Sujet difficile, à plusieurs titres, où le risque est grand de tomber dans la caricature : image fausse d’une vie facile des immigrés noirs à Paris, image tronquée des cultures africaines qui continuent de nourrir leur identité et leurs références socio-culturelles. Et la fiction est évidemment plus forte que le documentaire pour restituer les contradictions psychologiques à l’oeuvre entre les différentes appartenances…

C’est donc le défi que relève le réalisateur Daniel Vigne, qui met son talent au service de la création télévisée : dire la vérité de l’existence et des valeurs d’une famille malienne bien insérée dans la société française, mais rattrapée par son héritage traditionnel au moment où Fatou, jeune fille libérée qui vient de décrocher son bac, arrive à l’âge de trouver un mari…

Fatou est une jeune française comme toutes les autres : rien ne la sépare de ses camarades, bretonnes, beurs, parisiennes… Tout juste paraît-elle être une jeune fille plus sage, plus réservée, plus pudique, toute entière emportée par sa passion et son rêve : devenir styliste en coiffure, créer des coupes inspirées à la fois par ses racines et sa fantaisie, et être reconnue alors comme une véritable créatrice, dans le milieu de la mode et du luxe. Rêve au service duquel elle met un authentique talent et pas mal d’inspiration…

Rêves et cauchemars

Jusqu’au moment où le rêve de liberté s’effondre brutalement : pris dans les conformismes de leur communauté, ses parents acceptent d’arranger son mariage, à son insu d’abord, puis contre sa volonté. Ni sa mère, Aminata, formidablement jouée par Mariam Kaba, ni son père, Kébé, justement interprété par Pascal Nzonzi, ne sont de mauvais bougres ou des parents indignes. Ils ont bien quelques doutes, mais croient honnêtement agir pour le bien de leur fille. Qui elle-même ne peut imaginer, jusqu’à la cruelle évidence, qu’elle sera livrée à un mari qu’elle n’a ni souhaité ni a fortiori choisi, et qui la tiendra séquestrée, à sa merci, pendant des jours…

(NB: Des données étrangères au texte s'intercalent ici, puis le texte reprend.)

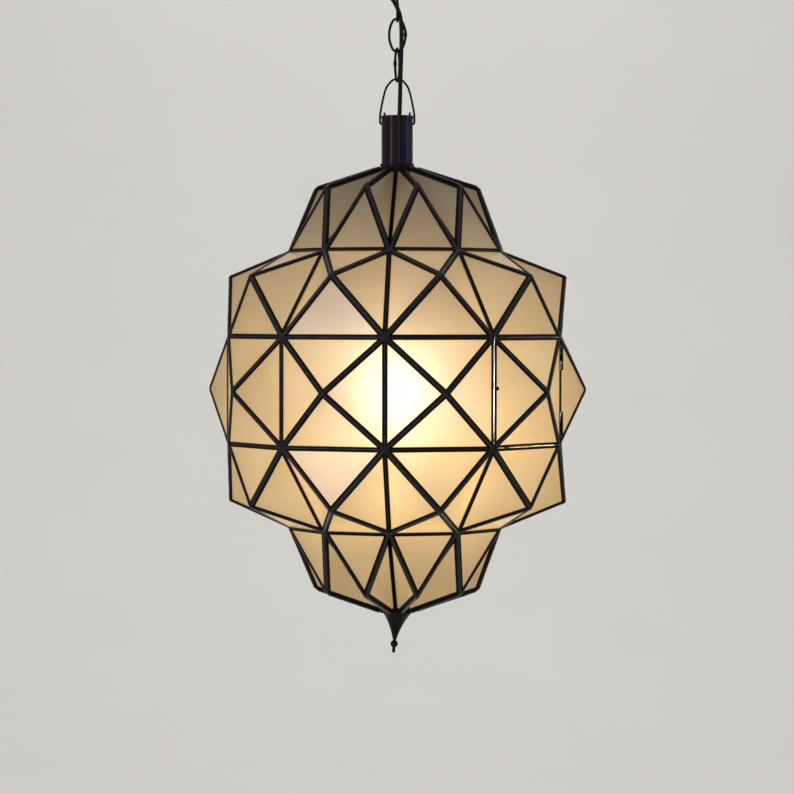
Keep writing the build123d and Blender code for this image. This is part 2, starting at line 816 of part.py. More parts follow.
ball = middle + finial_ball_height
tip = middle + finial_tip_height
with BuildPart() as finial_tip:
    with BuildSketch(Plane.XZ):
        with BuildLine():
            top = waist - fit_gap
            lift = sqrt(finial_ball_radius**2 - finial_neck_radius**2)
            drop = sqrt(finial_ball_radius**2 - finial_tip_radius**2)
            Polyline((0, top), (finial_neck_radius, top), (finial_neck_radius, ball + lift))
            ThreePointArc(
                (finial_neck_radius, ball + lift),
                (finial_ball_radius, ball),
                (finial_tip_radius, ball - drop),
            )
            Line((finial_tip_radius, ball - drop), (finial_tip_radius, tip + finial_tip_radius))
            RadiusArc(
                (finial_tip_radius, tip + finial_tip_radius), (0, tip), finial_tip_radius
            )
            Line((0, tip), (0, top))
        make_face()
    revolve(axis=Axis.Z)
save("finial_tip", leaning * finial_tip.part)

# Ceiling fitting: bracket, nipple and nuts, canopy, loop, cord grip and terminals
with BuildPart() as bracket:
    with BuildSketch(Plane.XZ):
        with BuildLine():
            inner_x, outer_x = bracket_step_half_length, bracket_step_half_length + bracket_slope
            end_x, low = bracket_half_length, -bracket_drop
            top = [(-end_x, 0), (-outer_x, 0), (-inner_x, low), (inner_x, low), (outer_x, 0), (end_x, 0)]
            Polyline(*top, *[(x, z - bracket_thickness) for x, z in top[::-1]], close=True)
        make_face()
    extrude(amount=bracket_width / 2, both=True)
    with BuildSketch():
        with GridLocations(bracket_slot_spacing, 0, 2, 1):
            SlotOverall(bracket_slot_length, bracket_slot_width)
        Circle(nipple_radius + thread_play)
        with Locations((earth_screw_offset, 0)):
            Circle(earth_screw_radius + thread_play)
    extrude(amount=-2 * bracket_drop, mode=Mode.SUBTRACT)
save("mounting_bracket", bracket.part)

plate_foot = -bracket_drop - bracket_thickness
ring(
    "threaded_nipple",
    -nipple_top_drop - nipple_length,
    nipple_length,
    nipple_radius,
    nipple_bore_radius,
)
nipple_nut_feet = (-bracket_drop + fit_gap, plate_foot - fit_gap - nut_thickness)
hex_nuts("nipple_locknuts", nipple_nut_feet, nipple_radius + thread_play)

with BuildPart() as canopy:
    with BuildSketch(Plane.XZ):
        with BuildLine():
            Polyline(
                (0, -canopy_depth),
                (0, -canopy_ceiling_gap),
                (canopy_radius, -canopy_ceiling_gap),
                (canopy_radius, -canopy_rim_height),
            )
            SagittaArc(
                (canopy_radius, -canopy_rim_height), (canopy_nose_radius, -canopy_depth), canopy_bulge
            )
            Line((canopy_nose_radius, -canopy_depth), (0, -canopy_depth))
        make_face()
    revolve(axis=Axis.Z)
    offset(amount=-canopy_wall, openings=canopy.faces().sort_by(Axis.Z)[-1])
    with BuildSketch(Plane.XY.offset(-canopy_depth)):
        Circle(nipple_radius + fit_gap)
        with Locations((-grip_offset, 0)):
            Circle(grip_radius + fit_gap)
    extrude(amount=canopy_depth / 2, mode=Mode.SUBTRACT)
save("canopy", canopy.part)

collar_top = -canopy_depth - fit_gap
with BuildPart() as ceiling_loop:
    with BuildSketch(Plane.XY.offset(collar_top)):
        Circle(loop_collar_radius)
    extrude(amount=-loop_collar_length)
    chamfer(ceiling_loop.edges().group_by(Axis.Z)[0], loop_collar_chamfer)
    with BuildSketch(Plane.XY.offset(loop_middle)):
        with Locations((loop_ring_radius, 0)):
            Circle(loop_wire_radius)
    revolve(axis=Axis((0, 0, loop_middle), (0, 1, 0)))
    with BuildSketch(Plane.XY.offset(collar_top)):
        Circle(nipple_radius + thread_play)
    extrude(amount=-(nipple_top_drop + nipple_length - canopy_depth), mode=Mode.SUBTRACT)
save("ceiling_loop", ceiling_loop.part)

with BuildPart() as cord_grip:
    with BuildSketch(Plane.XZ):
        with BuildLine():
            face = -canopy_depth - fit_gap
            inside = grip_offset - flex_radius - flex_play
            nose = face - grip_flange_thickness - grip_nose_length
            Polyline(
                (-inside, face + grip_stem_rise),
                (-grip_offset + grip_radius, face + grip_stem_rise),
                (-grip_offset + grip_radius, face),
                (-grip_offset + grip_flange_radius, face),
                (-grip_offset + grip_flange_radius, face - grip_flange_thickness),
                (-grip_offset + grip_nose_radius, nose),
                (-inside, nose),
                close=True,
            )
        make_face()
    revolve(axis=Axis((-grip_offset, 0, 0), (0, 0, 1)))
save("cord_grip", cord_grip.part)
grip_nut_foot = -canopy_depth + canopy_wall + fit_gap
hex_nuts(
    "cord_grip_nut",
    [grip_nut_foot],
    grip_radius + thread_play,
    grip_nut_across_flats / 2 / cos(pi / 6),
    grip_nut_thickness,
    (-grip_offset, 0),
)

block_x, block_y, block_z = terminal_size
block_top = plate_foot - fit_gap
with BuildPart() as terminal_block:
    with Locations((-grip_offset, 0, block_top - block_z / 2)):
        Box(block_x, block_y, block_z)
    chamfer(terminal_block.edges().filter_by(Axis.Z), 1)
    with BuildSketch(Plane.XZ.offset(block_y / 2)):
        with Locations((-grip_offset, block_top - block_z / 2)):
            with GridLocations(terminal_screw_spacing, 0, 2, 1):
                Circle(terminal_screw_radius + thread_play)
    extrude(amount=-terminal_screw_depth, mode=Mode.SUBTRACT)
save("terminal_block", terminal_block.part)

with BuildPart() as terminal_screws:
    with BuildSketch(Plane.XZ.offset(block_y / 2 - terminal_screw_recess)):
        with Locations((-grip_offset, block_top - block_z / 2)):
            with GridLocations(terminal_screw_spacing, 0, 2, 1):
                Circle(terminal_screw_radius)
    extrude(amount=2 * terminal_screw_recess - terminal_screw_depth)
save("terminal_screws", terminal_screws.part)

with BuildPart() as earth_screw:
    with BuildSketch(Plane.XY.offset(plate_foot - fit_gap)):
        with Locations((earth_screw_offset, 0)):
            Circle(earth_screw_head_radius)
    extrude(amount=-earth_screw_head_height)
    fillet(earth_screw.edges().group_by(Axis.Z)[0], 1)
    with BuildSketch(Plane.XY.offset(plate_foot - fit_gap)):
        with Locations((earth_screw_offset, 0)):
            Circle(earth_screw_radius)
    extrude(amount=earth_screw_length)
save("earth_screw", earth_screw.part)

# Flex: straight runs joined by arcs, cut where it bends from one link to the next
flex_end = middle + stem_top_height - flex_straight_foot
route = [Vector(-grip_offset, 0, block_top - block_z)]
route += [Vector(x, y, z) for x, y, z in flex_head]
route += [Vector(x, y, bail_apex + z) for x, y, z in flex_run]
route += [Vector(0, 0, middle + stem_top_height + flex_straight_top), Vector(0, 0, flex_end)]
flex_radii = fillet_radii(route)
print("flex radii", [round(r) for r in flex_radii])
with BuildPart() as flex:
    with BuildLine() as flex_line:
        FilletPolyline(*route, radius=flex_radii)
    with BuildSketch(Plane.XY.offset(route[0].Z)):
        with Locations((route[0].X, route[0].Y)):
            Circle(flex_radius)
    sweep()
flex_length = sum(edge.length for edge in flex_line.edges())
print("flex volume", round(flex.part.volume), "of", round(pi * flex_radius**2 * flex_length))
levels = [0.0, *link_middles[::-1], bail_apex - flex_bail_drop, flex_end - 1]
for name, high, low in zip(("top", "upper", "middle", "lower", "neck"), levels, levels[1:]):
    slab = Pos(0, 0, (high + low) / 2) * Box(100, 100, high - low)
    save(f"flex_{name}", flex.part & slab)

with BuildPart() as flex_stem:
    with BuildSketch(Plane.XY.offset(flex_end - fit_gap)):
        Circle(flex_radius)
    extrude(amount=middle + stem_foot_height - flex_end + fit_gap)
save("flex_stem", flex_stem.part)
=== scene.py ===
# Faceted glass pendant lantern, hung by a bail from a short chain. Looks only: every solid comes from the
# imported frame, in metres, with the middle of the ceiling face at the origin and +Z up.
from math import cos, hypot, pi, radians, sin, tan

import bmesh
import bpy
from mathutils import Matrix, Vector


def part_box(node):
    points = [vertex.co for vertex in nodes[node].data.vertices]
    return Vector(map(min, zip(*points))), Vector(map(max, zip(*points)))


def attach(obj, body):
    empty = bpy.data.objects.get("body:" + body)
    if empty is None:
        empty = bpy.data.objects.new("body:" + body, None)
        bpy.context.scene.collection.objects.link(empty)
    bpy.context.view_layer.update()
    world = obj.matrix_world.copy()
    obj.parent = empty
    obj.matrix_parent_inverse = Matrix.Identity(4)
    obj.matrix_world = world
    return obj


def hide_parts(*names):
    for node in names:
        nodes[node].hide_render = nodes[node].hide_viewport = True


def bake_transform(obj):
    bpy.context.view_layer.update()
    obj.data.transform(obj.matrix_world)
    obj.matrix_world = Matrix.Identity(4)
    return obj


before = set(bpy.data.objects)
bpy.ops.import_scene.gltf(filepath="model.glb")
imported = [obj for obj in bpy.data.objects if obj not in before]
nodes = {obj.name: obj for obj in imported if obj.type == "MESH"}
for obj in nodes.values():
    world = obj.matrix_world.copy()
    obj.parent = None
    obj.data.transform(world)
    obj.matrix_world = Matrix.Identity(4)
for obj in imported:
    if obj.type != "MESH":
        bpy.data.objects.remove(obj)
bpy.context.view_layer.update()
scene = bpy.context.scene

# camera: 3.3 m in front of the lantern and a little above its middle
view = {"place": (0.0, -3.315, -0.445), "dip": 1.63, "roll": -0.06, "lens": 128.4, "sensor": 36.0}
camera = bpy.data.objects.new("camera", bpy.data.cameras.new("camera"))
camera.data.lens = view["lens"]
camera.data.sensor_width = view["sensor"]
camera.data.clip_end = 60
camera.location = view["place"]
camera.rotation_euler = (radians(90 - view["dip"]), radians(view["roll"]), 0)
scene.collection.objects.link(camera)
scene.camera = camera
scene.view_settings.view_transform = "Standard"
print("camera placed")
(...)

Drame contemporain d’une identité partagée entre plusieurs traditions,  » Fatou la Malienne  » n’échappe pas à quelques clichés, voire à un certain manichéisme. Mais c’est une leçon d’espoir, car les représentants de la nouvelle génération, le frère de Fatou, ses amies, à quelque communauté qu’ils appartiennent, se retrouvent dans les mêmes aspirations et parviennent à dépasser tout ce qui pouvait se dresser entre eux-mêmes et l’avenir qu’ils veulent se construire.

Pour une fois que la télévision française se confronte aux réalités d’une société pluriculturelle, on ne boudera pas un film qui en traite sans complaisance. Car c’est l’honneur du petit écran d’être un miroir intelligent des réalités contemporaines.